On April 25, 2016, Prof. Dr. Susanne Schröter, Professor of Ethnology of Colonial and Postcolonial Orders from the Cluster of Excellence "Normative Orders" at Goethe University Frankfurt, spoke on the topic: Salafists and Jihadists - the 'young savages' of UMMA.

Salafists and jihadists: Goethe Lecture on 25.4.2016

More about the lecture

Salafism and jihadism are varieties of a globally operating, religiously based extremism that has also found many followers in Germany in recent years. Although the Salafist ideology is often shared by older people, it mainly takes the form of a youth movement with its own music, language, clothing and symbolism. In provocative statements, young Salafists present themselves as rebels against the non-Muslim majority society and against traditional or progressive Muslims, whom they accuse of having distanced themselves from the fundamentals of Islam. They reject democracy, the rule of law and gender equality and strive for a totalitarian order, which they hope will solve social and political problems and bring about more justice.

More about the speaker

Susanne Schröter is Professor of Anthropology of Colonial and Postcolonial Orders, Director of the Institute of Anthropology, Director of the Cornelia Goethe Center for Gender Studies and Board Member of the German Orient Institute.

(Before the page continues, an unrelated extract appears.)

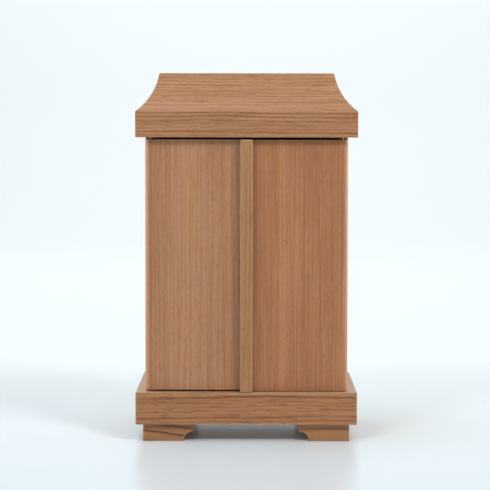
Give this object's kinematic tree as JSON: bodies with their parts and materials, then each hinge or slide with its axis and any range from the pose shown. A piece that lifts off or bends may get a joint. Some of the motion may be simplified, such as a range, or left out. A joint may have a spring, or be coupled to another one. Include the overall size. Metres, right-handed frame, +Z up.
{
  "type": "household altar cabinet",
  "caption": "Upright hollow wooden cabinet with a block roof of concave slopes, hinged leaf doors with a cover strip, a base board and moulded runner feet.",
  "frame": {"origin": "on the ground, under the middle of the cabinet", "axes": "+Z up, the doors face -Y, +X to the right of someone looking at the doors"},
  "size_m": [0.24, 0.18, 0.3993],
  "materials": {
    "roof_wood": "bare planed hardwood, matt, grain along X",
    "base_wood": "bare planed hardwood, matt, strong growth lines along X",
    "runner_wood": "bare planed hardwood, matt, grain along Y, end grain in front",
    "panel_wood": "bare planed hardwood, matt, grain upright",
    "door_wood": "bare planed hardwood, matt, fine straight upright grain",
    "strip_wood": "bare planed hardwood, matt, fine straight upright grain",
    "pin_brass": "dull turned metal"
  },
  "bodies": {
    "carcass": {"roof": "roof_wood", "base_board": "base_wood", "runner_left": "runner_wood", "runner_right": "runner_wood", "side_panel_left": "panel_wood", "side_panel_right": "panel_wood", "back_panel": "panel_wood", "pivot_pin_left_top": "pin_brass", "pivot_pin_left_bottom": "pin_brass", "pivot_pin_right_top": "pin_brass", "pivot_pin_right_bottom": "pin_brass"},
    "right_leaf": {"door_right": "door_wood", "meeting_strip": "strip_wood"},
    "left_leaf": {"door_left": "door_wood"}
  },
  "joints": [
    {"name": "right_door_swing", "type": "hinge", "parent": "carcass", "child": "right_leaf", "pos_m": [0.104, -0.074, 0.19], "axis": [0, 0, 1], "range_deg": [0, 180]},
    {"name": "left_door_swing", "type": "hinge", "parent": "carcass", "child": "left_leaf", "pos_m": [-0.104, -0.074, 0.19], "axis": [0, 0, -1], "range_deg": [0, 180]}
  ],
  "couplings": [
    {"joint": "left_door_swing", "follows": "right_door_swing", "ratio": 1}
  ]
}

In 2014, she founded the Frankfurt Research Center Global Islam (FFGI) at the Cluster of Excellence "The Formation of Normative Orders", of which she is also the director. Her most recent publications include the study "Closer to God than your own jugular vein" on devout Muslims in Germany, for which she spoke to 130 Muslims in Wiesbaden between 2011 and 2015, as well as to those responsible in politics, schools, youth work, churches, the police and administration.